But have you not just stated a truth? The truth of probablism? You have not only made a socially acceptable statement, you have also appealed to facts and scientific findings, in other words, your statement below is truer or at least claims to be truer than what it is opposing. That's the nature of statements. And we do present a look into the reality of existence with sharper eyes than what say a primitivist being without access to modern science could ever claim.

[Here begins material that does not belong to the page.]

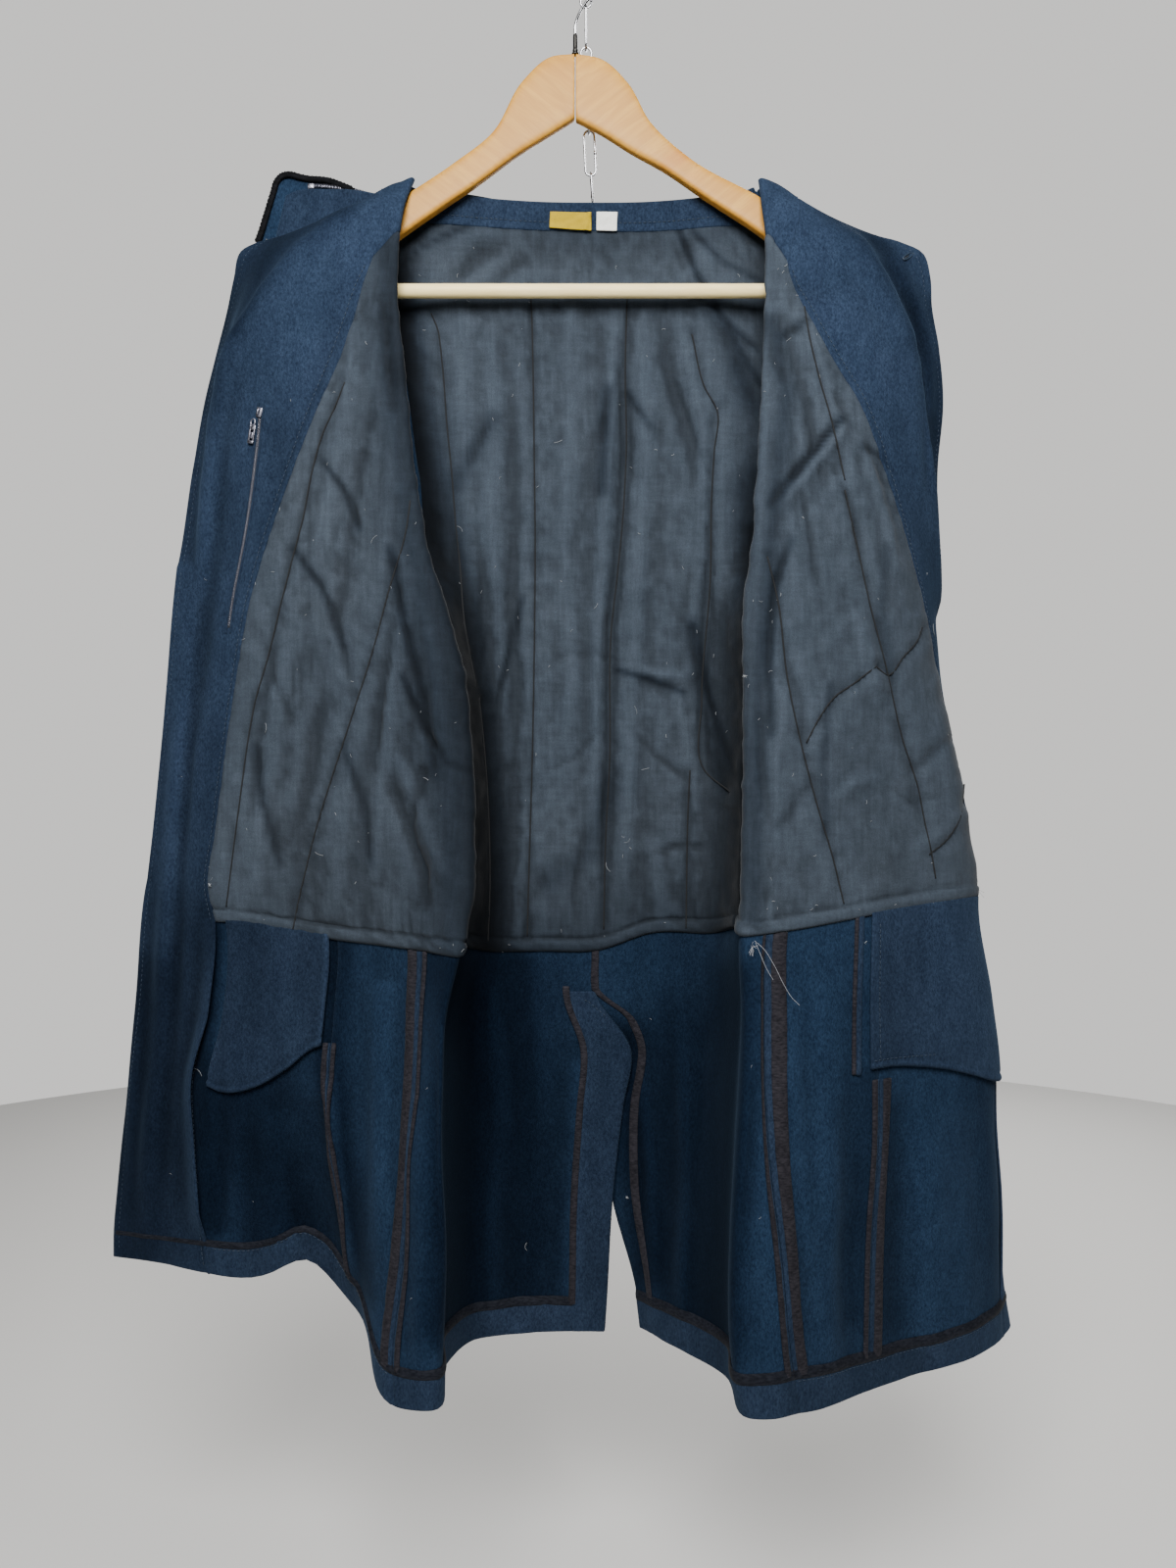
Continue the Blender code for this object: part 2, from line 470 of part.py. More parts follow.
def make_collar():
    low = smooth_path([np.array(place(*a)) / 1000 for a, _ in COLLAR], 2 * len(COLLAR) - 1)
    high = smooth_path([np.array(place(*b)) / 1000 for _, b in COLLAR], 2 * len(COLLAR) - 1)
    grid = np.array([[h, (h + l) / 2, l] for l, h in zip(low, high)])
    normals = grid_normals(grid)
    if normals[..., 1].sum() > 0:
        normals = -normals
    n = grid.shape[1]
    quads = [(c * n + r, c * n + r + 1, (c + 1) * n + r + 1, (c + 1) * n + r)
             for c in range(len(grid) - 1) for r in range(n - 1)]
    wall("collar", grid.reshape(-1, 3), normals.reshape(-1, 3), quads, -2.2, 0.0, NAVY)


def make_coat():
    coat = Coat()
    f, p, s = coat.cells, coat.points, coat.normals

    def piece(name, quads, low, high, look, inset=GAP / 2):
        wall(name, p, s, quads, low, high, look, inset)

    off = GAP + 0.1
    for side, word in ((-1, "left"), (1, "right")):
        piece(f"front_{word}", f(side, "edge", "return", 0, "armpit") + f(side, "edge", "dart", "armpit", "hem"),
              -SHELL, 0, NAVY)
        piece(f"side_panel_{word}", f(side, "dart", "side", "armpit", "hem"), -SHELL, 0, NAVY)
        piece(f"back_{word}", f(side, "return_b", "centre", 0, "armpit") + f(side, "side", "centre", "armpit", "hem"),
              -SHELL, 0, NAVY)
        make_sleeve(f"sleeve_{word}", coat, side, SLEEVE_L if side < 0 else SLEEVE_R)
        piece(f"facing_{word}", f(side, "edge", "seam", 0, "hem") + f(side, "seam", "return", 0, "lining_top"),
              off, off + FACING, NAVY_IN)
        piece(f"lining_front_{word}", f(side, "seam", "return", "lining_top", "lining_hem"),
              off, off + LINING, LINED, GAP)
        for line in ("dart", "side"):
            top = "pocket_foot" if line == "dart" and side > 0 else "lining_hem"
            for a, b, which in ((line + "_a", line, "outer"), (line, line + "_b", "inner")):
                piece(f"{line}_seam_binding_{which}_{word}", f(side, a, b, top, "hem_tape"),
                      off, off + BINDING, BROWN, GAP / 2)
        piece(f"hem_front_{word}", f(side, "seam", "side", "hem_tape", "hem"), off, off + FACING, NAVY_IN)
        end = "mid_centre" if side < 0 else "centre"
        piece(f"hem_back_{word}", f(side, "side", end, "hem_tape", "hem"), off, off + FACING, NAVY_IN)
    piece("neck_facing", f(-1, "return_b", "centre", 0, "gorge") + f(1, "return_b", "centre", 0, "gorge"),
          off, off + FACING, NAVY_IN)
    piece("lining_back", f(-1, "return_b", "centre", "gorge", "lining_hem")
          + f(1, "return_b", "centre", "gorge", "lining_hem"), off, off + LINING, LINED)
    piece("vent_facing", f(-1, "mid_centre", "centre", "skirt_1", "hem"), off, off + FACING, NAVY_IN)
    make_collar()
    make_trims(coat)


def make_trims(coat):
    """Zips, their slider and pull, welt, vent binding, label and tag, each on the triangles it lies on."""
    c, r = coat.col, ROW
    over = GAP + 0.1 + FACING + GAP + 0.1
    ridge, centre, mid = c["ridge"], c["centre"], c["mid"]
    out, seam, dart = GAP + 1.1, c["seam"], c["dart"]
    patch("pocket_bag_left", coat, -1, [seam + 0.04, seam + 0.5, seam + 1, seam + 1.5, dart - 1.15],
          ((0.0, 16.0), (0.12, 16.1), (0.5, 16.0), (0.72, 15.75), (0.9, 15.5), (1.0, 15.42)), out, out + FACING, NAVY_IN)
    patch("pocket_bag_right", coat, 1, [seam + 0.04, seam + 0.5, seam + 1, seam + 1.5, dart - 1, dart, dart + 1, dart + 1.12],
          ((0.0, 16.2), (0.25, 16.15), (0.55, 15.92), (0.8, 15.84), (1.0, 15.85)), out, out + FACING, NAVY_IN)
    zip_track = [(ridge + 0.62 + 0.10 * k, r["chest_2"] + 0.22 + 0.37 * 2 * k) for k in range(5)]
    strip("pocket_zip", coat, -1, zip_track, 3.5, over, over + 0.8, ((0.10, 0.10, 0.13), 0.4, 0.6))
    top = zip_track[0]
    strip("zip_slider", coat, -1, [(top[0] - 0.02, top[1] - 0.14), (top[0], top[1])], 3.2, over + 1.1, over + 3.0, STEEL)
    strip("zip_pull", coat, -1, [(top[0] - 0.06, top[1] + 0.06), (top[0] - 0.10, top[1] + 0.48)], 2.6,
          over + 2.0, over + 3.2, STEEL)
    strip("welt_strip", coat, 1, [(c["dart_b"] + 0.40, r["lining_hem"] + 0.06 + 0.21 * k) for k in range(9)], 3.0,
          GAP + 0.3, GAP + 0.3 + BINDING, BROWN)
    strip("vent_binding", coat, 1, [(centre - 1.25, r["skirt_1"] + 0.6 + 0.2 * k) for k in range(18)], 3.5,
          GAP + 0.5, GAP + 0.5 + BINDING, BROWN)
    strip("label", coat, -1, [(centre - 0.62, r["neck"] + 0.30), (centre - 0.62, r["neck"] + 0.97)], 17.5,
          over + 0.2, over + 1.2, YELLOW)
    strip("tag", coat, 1, [(centre - 0.40, r["neck"] + 0.32), (centre - 0.40, r["neck"] + 0.97)], 8.5,
          over + 0.2, over + 0.9, WHITE)


def bevelled_plate(name, outline, thick, look, bevel=2.0):
    """An outline (x, z) in millimetres, extruded in depth about 0, with rounded edges."""
    n = len(outline)
    verts = [(x / 1000, y * thick / 2000, z / 1000) for y in (-1, 1) for x, z in outline]
    faces = [tuple(range(n)), tuple(range(2 * n - 1, n - 1, -1))]
    faces += [(i, n + i, n + (i + 1) % n, (i + 1) % n) for i in range(n)]
    obj = new_object(name, verts, faces, *look)
    bm = bmesh.new()
    bm.from_mesh(obj.data)
    bmesh.ops.recalc_face_normals(bm, faces=bm.faces)
    bm.to_mesh(obj.data)
    bm.free()
    if bevel:
        mod = obj.modifiers.new("edge", "BEVEL")
        mod.width = bevel / 1000
        mod.segments = 1
        mod.limit_method = "ANGLE"
        mod.angle_limit = math.radians(50)
    return obj


def tube(name, path, radius, sides, look, closed=False):
    """A round wire through points in metres."""
    path = [np.asarray(p, float) for p in path]
    n = len(path)
    radius = np.broadcast_to(radius, n)
    verts, faces = [], []
    up = np.array((0.0, 1.0, 0.0))
    for i in range(n):
        a = path[(i - 1) % n] if closed or i > 0 else path[i]
        b = path[(i + 1) % n] if closed or i < n - 1 else path[i]
        t = (b - a) / np.linalg.norm(b - a)
        ref = up if abs(t @ up) < 0.9 else np.array((1.0, 0.0, 0.0))
        if i:
            ref = last
        s = ref - t * (ref @ t)
        s /= np.linalg.norm(s)
        last = s
        w = np.cross(t, s)
        for k in range(sides):
            a2 = 2 * math.pi * k / sides
            verts.append(path[i] + radius[i] * (math.cos(a2) * s + math.sin(a2) * w))
    rings = n if closed else n - 1
    for i in range(rings):
        j = (i + 1) % n
        for k in range(sides):
            k2 = (k + 1) % sides
            faces.append((i * sides + k, i * sides + k2, j * sides + k2, j * sides + k))
    if not closed:
        faces.append(tuple(reversed(range(sides))))
        faces.append(tuple((n - 1) * sides + k for k in range(sides)))
    return new_object(name, verts, faces, *look)


# ---------------------------------------------------------------- hanger, hook and chain
# The arm's outline from the mitre joint to its tip: (across, down) of the upper and the lower edge.
ARM_L = ((586, 57, 586, 123), (562, 60, 562, 138), (534, 84, 530, 158), (503, 137, 492, 186), (464, 168, 452, 213),
         (407, 206, 405, 246), (360, 239, 358, 284), (330, 264, 330, 308), (317, 284, 319, 307))
ARM_R = ((588, 57, 588, 124), (613, 62, 613, 137), (641, 87, 645, 157), (663, 126, 676, 174), (703, 163, 716, 201),
         (783, 208, 783, 246), (824, 238, 824, 281), (848, 260, 850, 304), (862, 279, 862, 301))
HOOK = ((588, 40), (588, 28), (592, 12), (600, 0), (611, -12), (614, -22), (611, -34), (604, -41), (593, -42), (585, -35), (580, -22))
JOINTS = ((598, -79, 0.0), (598, -36, 0.0), (598, 7, 5.0), (598, 50, 11.5), (599, 93, 14.0), (601, 135, 15.5),
          (603, 178, 21.5), (606, 221, 29.5))  # where links hang in each other: across, down, depth


def make_hanger():
    for name, table in (("hanger_arm_left", ARM_L), ("hanger_arm_right", ARM_R)):
        upper = [place(u, v, 0) for u, v, _, _ in table]
        lower = [place(u, v, 0) for _, _, u, v in table]
        outline = [(p[0], p[2]) for p in upper] + [(p[0], p[2]) for p in reversed(lower)]
        obj = bevelled_plate(name, outline, HANGER_THICK, WOOD, 3.2)
        cut = hidden_cylinder(name + "_bar_hole", place(350 if name.endswith("left") else 834, 297, 0),
                              TENON_D / 2 + GAP, 32.0)
        mod = obj.modifiers.new("bar", "BOOLEAN")
        mod.operation, mod.object, mod.solver = "DIFFERENCE", cut, "EXACT"
    ends = ((333, TENON_D), (363, TENON_D), (363.5, BAR_D), (590, BAR_D), (822.5, BAR_D), (823, TENON_D), (850, TENON_D))
    tube("hanger_bar", [np.array(place(u, 297, 0)) / 1000 for u, _ in ends], [d / 2000 for _, d in ends], 12, WOOD_PALE)
    stem = place(587, 57, 0)
    x, _, z = (c / 1000 for c in stem)
    tube("hook_stem", [(x, 0, z + GAP / 1000), (x, 0, z + 0.009), (x, 0, z + 0.018)], 0.0020, 10,
         ((0.02, 0.02, 0.022), 0.4, 0.8))
    wire = [np.array(place(u, v, -0.8)) / 1000 for u, v in HOOK]
    wire[0] = np.array((x, -0.0, z + 0.018 + GAP / 1000))
    wire[1] = np.array((x, -0.0006, wire[1][2]))
    fine = smooth_path(wire, 26)
    tube("hanger_hook", fine, HOOK_D / 2000, 6, STEEL)


def smooth_path(points, count):
    points = np.asarray(points, float)[:, None, :]
    at = np.linspace(0, len(points) - 1, count)[:, None]
    return [p[0] for p in spline(points, at)]


def hidden_cylinder(name, centre, radius, length):
    bpy.ops.mesh.primitive_cylinder_add(vertices=16, radius=radius / 1000, depth=length / 1000,
                                        location=[c / 1000 for c in centre], rotation=(0, math.pi / 2, 0))
    obj = bpy.context.object
    obj.name = name
    obj.hide_render = True
    obj.display_type = "WIRE"
    return obj


def make_chain():
    for i in range(len(JOINTS) - 1):
        a, b = (np.array(place(*JOINTS[k])) / 1000 for k in (i, i + 1))
        axis = (b - a) / np.linalg.norm(b - a)
        across = np.array((1.0, 0.0, 0.0)) if i % 2 else np.array((0.0, 1.0, 0.0))
        across = across - axis * (across @ axis)
        across /= np.linalg.norm(across)
        half = np.linalg.norm(b - a) / 2 + LINK_WIRE / 2000 + 0.00005
        wide = LINK_WIDE / 2000 - LINK_WIRE / 2000
        middle = (a + b) / 2
        ring = []
        for k in range(14):
            w = 2 * math.pi * (k + 0.5) / 14
            c, s = math.cos(w), math.sin(w)
            ring.append(middle + across * wide * c + axis * (math.copysign(half - wide, s) * (abs(s) > 0.05) + wide * s))
        tube(f"chain_link_{i + 1}", ring, LINK_WIRE / 2000, 6, STEEL, closed=True)


def main():
    for obj in list(bpy.data.objects):
        bpy.data.objects.remove(obj, do_unlink=True)
    make_coat()
    make_hanger()
    make_chain()


main()
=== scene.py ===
"""Looks of a wool overcoat hung wide open on a wooden hanger, its inside to the front.

The coat's lines and rows are those of the construction solids; here they are read as smooth curves and the cloth
gets its folds, puckers, seams and edges. Lengths are in millimetres where a name or comment says so, else metres.
"""

import math

import bmesh
import bpy
import numpy as np
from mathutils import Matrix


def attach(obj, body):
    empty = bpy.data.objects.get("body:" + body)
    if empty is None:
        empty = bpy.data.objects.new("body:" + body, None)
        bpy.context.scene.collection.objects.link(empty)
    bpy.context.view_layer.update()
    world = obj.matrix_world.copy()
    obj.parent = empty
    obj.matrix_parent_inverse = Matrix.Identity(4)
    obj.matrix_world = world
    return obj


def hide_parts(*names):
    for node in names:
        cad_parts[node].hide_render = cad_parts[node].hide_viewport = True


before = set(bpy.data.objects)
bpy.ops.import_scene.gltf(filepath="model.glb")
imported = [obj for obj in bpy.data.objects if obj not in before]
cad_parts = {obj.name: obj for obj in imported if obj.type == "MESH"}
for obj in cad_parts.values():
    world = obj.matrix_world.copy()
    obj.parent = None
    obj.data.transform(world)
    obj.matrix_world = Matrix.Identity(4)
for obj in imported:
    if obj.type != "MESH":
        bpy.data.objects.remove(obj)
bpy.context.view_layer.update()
rng = np.random.default_rng(7)

SIGHT = 1003.0
SCALE = 1204.0
TOP = 732.26
ASIDE = 1.67
GAP = 0.3
# ---------------------------------------------------------------- the coat's lines and rows
# Each entry is (across, down) in the front view and (depth in millimetres); the hanger's plane has depth 0.
ROWS = ("neck", "gorge", "lining_top", "shoulder", "bar", "chest_1", "chest_2", "chest_3", "scye", "armpit",
        "waist_1", "waist_2", "hip_1", "hip_2", "lining_hem", "skirt_1", "pocket_foot", "skirt_2", "skirt_3",
        "hem_tape", "hem")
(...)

To kill "the truth" as concept, you still need a "meta-truth" to replace the truth. Because there must be a quality to your statement for it to win approval. Words may change over time, but numbers actually do not. And science deals with numbers and not words, it is the interpretation of science we should be careful with. But science's own progress is undeniable. Don't you agree?
Ushta
Alexander/often uses Hegel against Deleuze...
2009/12/11 Special Kain
Oh, well, I'm not a Deleuzian philosopher. Deleuze was an outrageously eccentric thinker whose thought was fresh and provoking, but I often disagree with him.
I have a problem with what's allegedly «timeless», because I erased the word «truth» from my philosophical vocabulary and replaced it with «functionality» (thanks to Peirce) nine years ago. The thing with probabilism (which is a much better name than indeterminism that's as much a negative definition as atheism) is that there's nothing timeless anymore. That's also the reason why I don't think that we actually increasingly look with ever sharper eyes into the conditions of existence.
What we think and speak and practice are increasingly or newly sophisticated vocabularies on the basis of functionality and intersubjective agreement (and that's my inner scientist speaking right now). And you probably remember that I was still into Daoism when I first showed up on Ushta. So Daoism is a brilliant philosophy, but Zoroastrianism is much more activist in nature and therefore much more appealing to someone like me.
But I 110% agree that only probabilism or equally indeterministic theories can seriously explain «freedom of choice» - both in principle and as a process and/or its outcome. Spinoza's super-rationalist can only adjust his attitude, but there's no freedom of choice (and Deleuze makes the same mistake). Nietzsche was a bit more ambivalent about this matter, since his «Übermensch» is a relentless creativity machine that's consciously deciding how to combine their components in order to become an overwhelmingly fascinating work of art.
And probabilism isn't relativism, which is all the better. There are physical laws or other cosmologically and biologically interesting «habits» within different probabilities manifest. So you have a 99% chance that X will happen, while you'd have to put much more effort into a process if a 13% chance should increase in order to make Y happen. Only probabilism allows for the shaping of reality. Relativism doesn't allow for anything: if anything goes, then nothing's going on at all.
That's exactly the difference between freedom and «whateverism» («Beliebigkeit» in German).